◆ THE TASK
Copy out the line that contains "const bacopa = new THREE.Group();", the line that contains "if empty is", and every line between them, exactly, and nothing else.

◆ GIVEN DATA
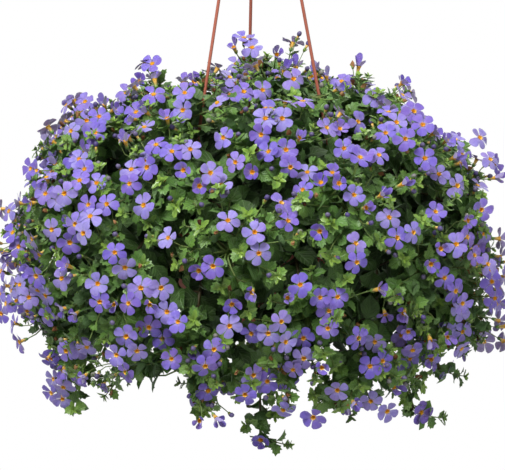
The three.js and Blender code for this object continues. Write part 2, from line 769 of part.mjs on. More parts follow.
// A head on a stalk of its own, which starts inside the stem that it is joined to.
function stalkedHead(head, outward) {
  const surface = new Surface();
  const facing = facingOf(head, head.foot, outward);
  const base = surface.ring(pointsRound(head.foot, facing, outward, STALK_RADIUS, evenTurns(3)));
  surface.floor(base);
  addHead(surface, base, headOf(head), head.point, facing);
  return surface.solid();
}

function trailMesh(trail, number) {
  const surface = new Surface();
  const stem = addStem(surface, trail, trail.side);
  surface.cap(stem, trail.tip);
  const heads = hangingHeads[number].map((head) => stalkedHead(head, trail.outward));
  return meshOf(fused([surface.solid(), ...heads]), `trail_${number + 1}`, LOOKS.leaf);
}

const stems = [...sprays.map(sprayRoute), ...trails];

const bacopa = new THREE.Group();
bacopa.name = "potted_bacopa";
bacopa.position.z = RIM_LEVEL;
bacopa.add(potMesh(), soilMesh(stems), hookMesh());
ROD_AZIMUTHS.forEach((azimuth, index) => bacopa.add(rodMesh(azimuth, index)));
sprays.forEach((spray) => bacopa.add(sprayMesh(spray)));
trails.forEach((trail, number) => bacopa.add(trailMesh(trail, number)));

export default bacopa;
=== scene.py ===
"""A bacopa in full flower in a hanging pot: the looks of its pot, hanger, stems, leaves and blooms.

Metres, +Z up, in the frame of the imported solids. Azimuth 0 faces the viewer along -Y, and positive
azimuths turn towards +X. The plant grows by the same rule as its solids, with the pot's rim at level
0, and each finished piece is then lowered to the rim's own level.
"""

import functools
import math
from dataclasses import dataclass

import bmesh
import bpy
from mathutils import Matrix, Quaternion, Vector, geometry, noise


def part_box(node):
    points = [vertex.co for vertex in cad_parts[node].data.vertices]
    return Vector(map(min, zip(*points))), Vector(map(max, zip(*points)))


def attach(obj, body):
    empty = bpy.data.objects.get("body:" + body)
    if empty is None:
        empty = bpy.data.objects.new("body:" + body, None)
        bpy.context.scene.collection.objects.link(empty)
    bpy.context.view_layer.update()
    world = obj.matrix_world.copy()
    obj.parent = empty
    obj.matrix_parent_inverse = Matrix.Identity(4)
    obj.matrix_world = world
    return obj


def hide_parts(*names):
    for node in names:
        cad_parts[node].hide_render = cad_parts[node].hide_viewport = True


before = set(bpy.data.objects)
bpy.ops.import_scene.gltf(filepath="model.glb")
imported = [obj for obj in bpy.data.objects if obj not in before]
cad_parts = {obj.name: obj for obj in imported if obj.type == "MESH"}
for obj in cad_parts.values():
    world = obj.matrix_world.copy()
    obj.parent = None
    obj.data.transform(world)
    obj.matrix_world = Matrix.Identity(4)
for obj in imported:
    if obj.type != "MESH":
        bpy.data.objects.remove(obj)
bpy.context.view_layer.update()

bl_info = {
    "name": "Hanging Bacopa",
    "version": (1, 0, 0),
    "blender": (4, 5, 0),
    "location": "3D View > Sidebar > Bacopa",
    "description": "Grows a flowering bacopa in a hanging pot",
    "category": "Object",
}

UP = Vector((0, 0, 1))
MM = 0.001

# Pot, soil and hanger, as the solids have them
RIM_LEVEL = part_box("pot")[1].z
RIM_RADIUS = 100 * MM
RIM_BAND = 18 * MM
RIM_STEP = 6 * MM
RIM_ROUNDING = 1.6 * MM
RIM_SHOULDER = (0.6 * MM, 0.5 * MM)
POT_HEIGHT = 115 * MM
BASE_RADIUS = 70 * MM
EDGE_CHAMFER = 1 * MM
WALL = 2.2 * MM
RIM_WALL = 4 * MM
FOOT = 1.5 * MM
FOOT_WIDTH = 6 * MM
DRAINS = 4
DRAIN_RADIUS = 5 * MM
DRAIN_RING = 40 * MM
DRAIN_SIDES = 20
SOIL_DROP = 18 * MM
ROOT_DEPTH = 14 * MM
CLEARANCE = 0.4 * MM
ROD_RADIUS = 1.6 * MM
ROD_AZIMUTHS = (-50, 69, 186)
ROD_TOP_RING = 4.6 * MM
HUB_HEIGHT = 415 * MM
HUB_RADIUS = 8 * MM
HUB_LENGTH = 12 * MM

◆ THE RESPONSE
const bacopa = new THREE.Group();
bacopa.name = "potted_bacopa";
bacopa.position.z = RIM_LEVEL;
bacopa.add(potMesh(), soilMesh(stems), hookMesh());
ROD_AZIMUTHS.forEach((azimuth, index) => bacopa.add(rodMesh(azimuth, index)));
sprays.forEach((spray) => bacopa.add(sprayMesh(spray)));
trails.forEach((trail, number) => bacopa.add(trailMesh(trail, number)));

export default bacopa;
=== scene.py ===
"""A bacopa in full flower in a hanging pot: the looks of its pot, hanger, stems, leaves and blooms.

Metres, +Z up, in the frame of the imported solids. Azimuth 0 faces the viewer along -Y, and positive
azimuths turn towards +X. The plant grows by the same rule as its solids, with the pot's rim at level
0, and each finished piece is then lowered to the rim's own level.
"""

import functools
import math
from dataclasses import dataclass

import bmesh
import bpy
from mathutils import Matrix, Quaternion, Vector, geometry, noise


def part_box(node):
    points = [vertex.co for vertex in cad_parts[node].data.vertices]
    return Vector(map(min, zip(*points))), Vector(map(max, zip(*points)))


def attach(obj, body):
    empty = bpy.data.objects.get("body:" + body)
    if empty is None:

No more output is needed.